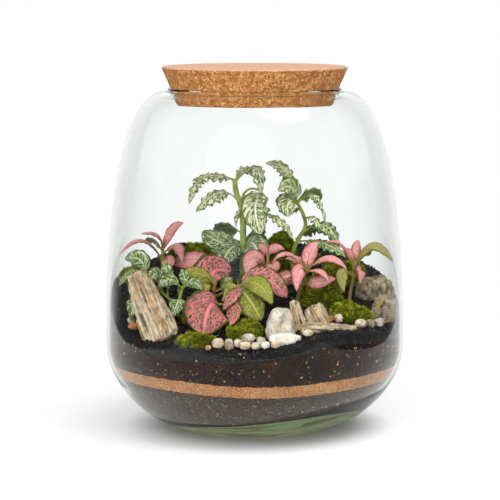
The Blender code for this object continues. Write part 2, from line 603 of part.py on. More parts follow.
def build():
    glass_jar()
    cork_stopper()
    layer("lower_substrate", jar_floor, lambda x, y: sand_floor(x, y) - GAP, 1, 4, 2, SUBSTRATE)
    layer("sand_band", sand_floor, lambda x, y: sand_top(x, y) - GAP, 2, 1, 2, SAND)
    soil = layer("potting_soil", sand_top, lambda x, y: grit_floor(x, y) - GAP, 2, 2, 5, SOIL)
    grit = layer("black_grit", lambda x, y: grit_floor(x, y) + 2 * GAP, ground, 5, 1, 5, GRIT)

    pads = [cushion(name, middle, width, depth, height, seed, grit)
            for name, middle, width, depth, height, seed in CUSHIONS]

    for stone in SET_STONES:
        rock(**stone)
    for bed in (soil, grit):
        for stone in SET_STONES:
            hide_cutter(rock(**{**stone, "name": "pocket", "grow": 2 * GAP, "group": cutters}))
        for kit in PLANTS.values():
            foot_x, foot_y, _ = kit["stems"][0][0][0]
            low = ground(foot_x, foot_y) - GRIT_DEPTH - ROOT_DEPTH - GAP
            hole = [(foot_x, foot_y, low), (foot_x, foot_y, low + HOLE_LENGTH)]
            hide_cutter(stem("hole", hole, kit["stems"][0][1] + 2 * GAP, kit["finish"], cutters))
        boolean(bed, "DIFFERENCE")

    for number, (name, (x, y), half, turn, finish) in enumerate(LOOSE_STONES):
        stone = rock(name, (x, y, ground(x, y) + DROP_HEIGHT), half, (0, 0, turn), finish, cuts=1, square=2.4,
                     rough=0.12, seed=number + 30)
        drop(stone, [grit] + pads)

    for name, kit in PLANTS.items():
        plant(name, kit["finish"], kit["stems"], kit["leaves"])


build()
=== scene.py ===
# A closed glass terrarium, dressed in the order it is planted: the jar and its cork, the poured layers,
# the stones, the moss, the nerve plants, and last the studio. Sizes are in millimetres.
import math
import random
import bpy
from mathutils import Euler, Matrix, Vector, noise


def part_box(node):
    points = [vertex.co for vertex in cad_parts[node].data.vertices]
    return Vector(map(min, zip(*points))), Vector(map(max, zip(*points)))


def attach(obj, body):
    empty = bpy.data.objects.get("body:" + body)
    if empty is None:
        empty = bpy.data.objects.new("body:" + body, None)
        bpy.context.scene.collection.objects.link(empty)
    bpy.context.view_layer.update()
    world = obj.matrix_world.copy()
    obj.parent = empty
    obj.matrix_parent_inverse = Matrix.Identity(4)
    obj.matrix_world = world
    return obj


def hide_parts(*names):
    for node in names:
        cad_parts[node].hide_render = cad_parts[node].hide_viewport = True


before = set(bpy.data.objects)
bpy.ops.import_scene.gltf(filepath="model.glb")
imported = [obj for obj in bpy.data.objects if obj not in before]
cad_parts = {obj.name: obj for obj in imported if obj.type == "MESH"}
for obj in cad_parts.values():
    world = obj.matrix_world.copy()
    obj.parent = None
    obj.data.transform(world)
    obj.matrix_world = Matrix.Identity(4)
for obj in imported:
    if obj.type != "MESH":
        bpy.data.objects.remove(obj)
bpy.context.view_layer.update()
bpy.ops.object.select_all(action="DESELECT")


# Glass jar
# Clear glass, 2.6 mm in the wall with a heavy greenish foot and a narrow lip that turns out a little.
# It is blown in a turning mould, so it is one outline spun round, without a seam.
MM = 0.001
FOOT_RADIUS = 52.0
FOOT_BORE = 66.0
BELLY_RADIUS = 125.0
BELLY_HEIGHT = 69.4
BELLY_POWER = 1.78
SHOULDER_TOP = 282.5
SHOULDER_POWER = 2.17
SHOULDER_ROUND = 0.392
NECK_RADIUS = 71.0
NECK_BORE = 68.8
LIP_RADIUS = 72.7
LIP_BORE = 70.5
LIP_EDGE = 1.3
RIM_HEIGHT = 285.0
WALL = 2.6
BASE_THICKNESS = 11.0
FOOT_PUSH = 1.4
JAR_STEPS = 144
CORNER_STEPS = 20
SHOULDER_STEPS = 30
WELD = 0.00001
FLOOR_TIP = 0.047
FLOOR_FADE = 26.0


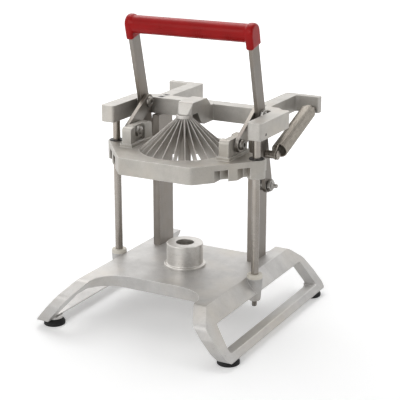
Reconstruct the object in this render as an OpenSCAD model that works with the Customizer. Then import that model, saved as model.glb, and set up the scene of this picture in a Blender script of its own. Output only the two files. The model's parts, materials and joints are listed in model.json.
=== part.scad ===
// Lever press that cuts a round vegetable or fruit into joined petals.
// A ring of thin radial blades rides down two guide rods as the handle is
// pulled forward, over food that stands on a cored cup.
// X runs left to right, Y front to back, Z up. The feet stand on Z = 0 and
// the origin is the middle of the footprint. Millimetres.

/* [Base casting] */
// Height of the deck above the table
deck_top = 62; // [56:1:70]
// Half width of the casting at deck height
deck_edge = 89.5; // [88:0.5:95]
// Deck front edge, in front of the guide rods
deck_front = 71; // [66:1:76]
// Deck rear edge, behind the guide rods
deck_rear = 76; // [70:1:84]
// Thickness of the deck
deck_t = 5; // [4:0.5:8]
// Thickness of the skirt that hangs from the deck
skirt_t = 6; // [4:0.5:8]
// Height of the skirt, deck included
skirt_h = 16; // [12:1:18]
// Lean of the side frames away from upright, degrees
side_lean = 40.65; // [38:0.05:43]
// Thickness of the side frames, square to their face
side_t = 12.8; // [10:0.2:14]
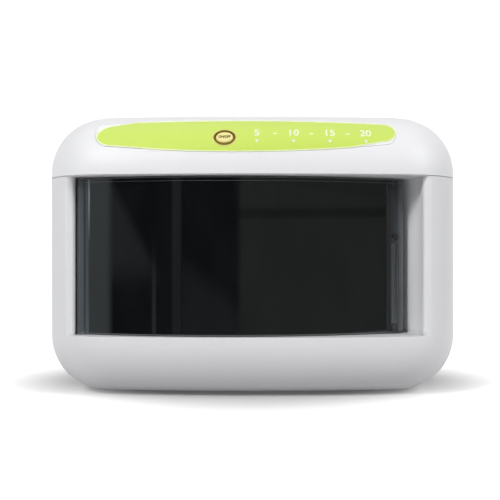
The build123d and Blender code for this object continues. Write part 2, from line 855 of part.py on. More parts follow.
for bush_name, bush_start, bush_way in (("top", seam_z, 1), ("bottom", sill_z, -1)):
    with BuildPart() as hinge_bush:
        with BuildSketch(Plane.XY.offset(bush_start)):
            with Locations((hinge_x, hinge_y)):
                Circle(bush_radius - pin_fit)
        extrude(amount=bush_way * bush_height)
        with BuildSketch(Plane.XY.offset(bush_start)):
            with Locations((hinge_x, hinge_y)):
                Circle(pin_radius + pin_fit)
        extrude(amount=bush_way * (pin_reach + end_play), mode=Mode.SUBTRACT)
    hinge_bush.part.label = "hinge_bush_" + bush_name
    export_step(hinge_bush.part, "parts/hinge_bush_" + bush_name + ".step")

striker_length = post_front - magnet_gap - door_mid_y(striker_x) + door_thickness / 2
with BuildPart() as door_strikers:
    with BuildSketch(magnet_plane.offset(magnet_gap)):
        with Locations((0, post_bottom_z), (0, post_top_z)):
            Circle(striker_radius)
    extrude(amount=striker_length)
door_strikers.part.label = "door_strikers"
export_step(door_strikers.part, "parts/door_strikers.step")

with BuildPart() as catch_magnets:
    with BuildSketch(magnet_plane):
        with Locations((0, post_bottom_z), (0, post_top_z)):
            Circle(magnet_radius)
    extrude(amount=-magnet_length)
catch_magnets.part.label = "catch_magnets"
export_step(catch_magnets.part, "parts/catch_magnets.step")

with BuildPart() as door_sensor:
    with BuildSketch(Plane.XY.offset(sill_z - wall)):
        with Locations((striker_x, post_front + post_back / 2)):
            Rectangle(sensor_length, sensor_width)
    extrude(amount=-sensor_width)
door_sensor.part.label = "door_sensor"
export_step(door_sensor.part, "parts/door_sensor.step")

# Low-voltage inlet
with BuildPart() as power_inlet:
    with BuildSketch(inlet_plane):
        Rectangle(inlet_width, inlet_height)
    extrude(amount=-inlet_depth)
    with BuildSketch(inlet_plane):
        Circle(inlet_bore_radius)
        Circle(inlet_pin_radius, mode=Mode.SUBTRACT)
    extrude(amount=-inlet_bore_depth, mode=Mode.SUBTRACT)
power_inlet.part.label = "power_inlet"
export_step(power_inlet.part, "parts/power_inlet.step")
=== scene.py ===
import math
import bpy
import bmesh
from mathutils import Matrix, Vector
from mathutils.bvhtree import BVHTree


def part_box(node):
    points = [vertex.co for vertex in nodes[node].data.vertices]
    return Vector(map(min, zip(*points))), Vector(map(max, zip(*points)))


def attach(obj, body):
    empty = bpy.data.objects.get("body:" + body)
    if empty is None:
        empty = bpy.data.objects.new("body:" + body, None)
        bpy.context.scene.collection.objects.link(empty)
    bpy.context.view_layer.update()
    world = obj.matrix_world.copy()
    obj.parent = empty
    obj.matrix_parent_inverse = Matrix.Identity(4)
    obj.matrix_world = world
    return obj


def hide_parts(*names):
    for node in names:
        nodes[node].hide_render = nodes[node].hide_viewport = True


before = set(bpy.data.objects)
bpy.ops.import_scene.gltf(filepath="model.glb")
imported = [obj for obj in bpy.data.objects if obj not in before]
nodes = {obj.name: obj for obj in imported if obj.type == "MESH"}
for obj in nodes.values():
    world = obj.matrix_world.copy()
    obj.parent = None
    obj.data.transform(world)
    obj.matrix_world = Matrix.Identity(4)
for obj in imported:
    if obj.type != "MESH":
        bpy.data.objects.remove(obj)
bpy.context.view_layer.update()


class Signal:
    # a shader socket that can be used in Python sums
    def __init__(self, paint, socket):
        self.paint = paint
        self.socket = socket

    def maths(self, operation, *values):
        return self.paint.add("ShaderNodeMath", {"operation": operation}, dict(enumerate(values)))

    def __add__(self, other):
        return self.maths("ADD", self, other)

    def __sub__(self, other):
        return self.maths("SUBTRACT", self, other)

    def __rsub__(self, other):
        return self.maths("SUBTRACT", other, self)

    def __mul__(self, other):
        return self.maths("MULTIPLY", self, other)

    def __truediv__(self, other):
        return self.maths("DIVIDE", self, other)

    def __rtruediv__(self, other):
        return self.maths("DIVIDE", other, self)

    def __pow__(self, other):
        return self.maths("POWER", self, other)

    __radd__ = __add__
    __rmul__ = __mul__

    def over(self, level):
        return self.maths("GREATER_THAN", self, level)

    def under(self, level):
        return self.maths("LESS_THAN", self, level)

    def size(self):
        return self.maths("ABSOLUTE", self)

    def larger(self, other):
        return self.maths("MAXIMUM", self, other)

    def positive(self):
        return self.larger(0.0)

    def wrapped(self, step):
        return self.maths("FLOORED_MODULO", self, step)

    def ramp(self, low, high):
        # 0 below low, 1 above high, smooth between
        settings = {"interpolation_type": "SMOOTHSTEP"}
        values = {"Value": self, "From Min": low, "From Max": high}
        return self.paint.add("ShaderNodeMapRange", settings, values)

    def between(self, rise, fall):
        # 1 from the end of rise to the start of fall, 0 outside them
        return self.ramp(*rise) * (1.0 - self.ramp(*fall))

    def near(self, middle, fade):
        # 1 close to middle, falling to 0 over the two distances in fade
        return 1.0 - (self - middle).size().ramp(*fade)


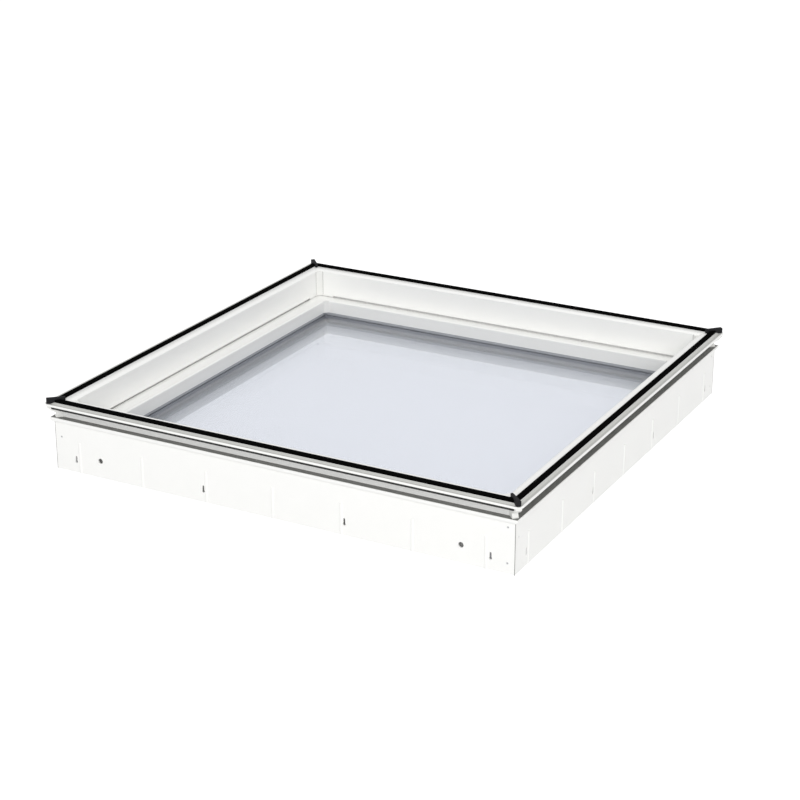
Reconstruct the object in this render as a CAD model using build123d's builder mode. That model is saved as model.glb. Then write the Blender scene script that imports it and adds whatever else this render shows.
|---|
## Requirement:
From the records above, retype only the lines starting at the line that contains "for name, kit" and ending at the line that contains "cad_parts[node].hide_render = cad_parts[node].hide_viewport", both included.

## Result:
    for name, kit in PLANTS.items():
        plant(name, kit["finish"], kit["stems"], kit["leaves"])


build()
=== scene.py ===
# A closed glass terrarium, dressed in the order it is planted: the jar and its cork, the poured layers,
# the stones, the moss, the nerve plants, and last the studio. Sizes are in millimetres.
import math
import random
import bpy
from mathutils import Euler, Matrix, Vector, noise


def part_box(node):
    points = [vertex.co for vertex in cad_parts[node].data.vertices]
    return Vector(map(min, zip(*points))), Vector(map(max, zip(*points)))


def attach(obj, body):
    empty = bpy.data.objects.get("body:" + body)
    if empty is None:
        empty = bpy.data.objects.new("body:" + body, None)
        bpy.context.scene.collection.objects.link(empty)
    bpy.context.view_layer.update()
    world = obj.matrix_world.copy()
    obj.parent = empty
    obj.matrix_parent_inverse = Matrix.Identity(4)
    obj.matrix_world = world
    return obj


def hide_parts(*names):
    for node in names:
        cad_parts[node].hide_render = cad_parts[node].hide_viewport = True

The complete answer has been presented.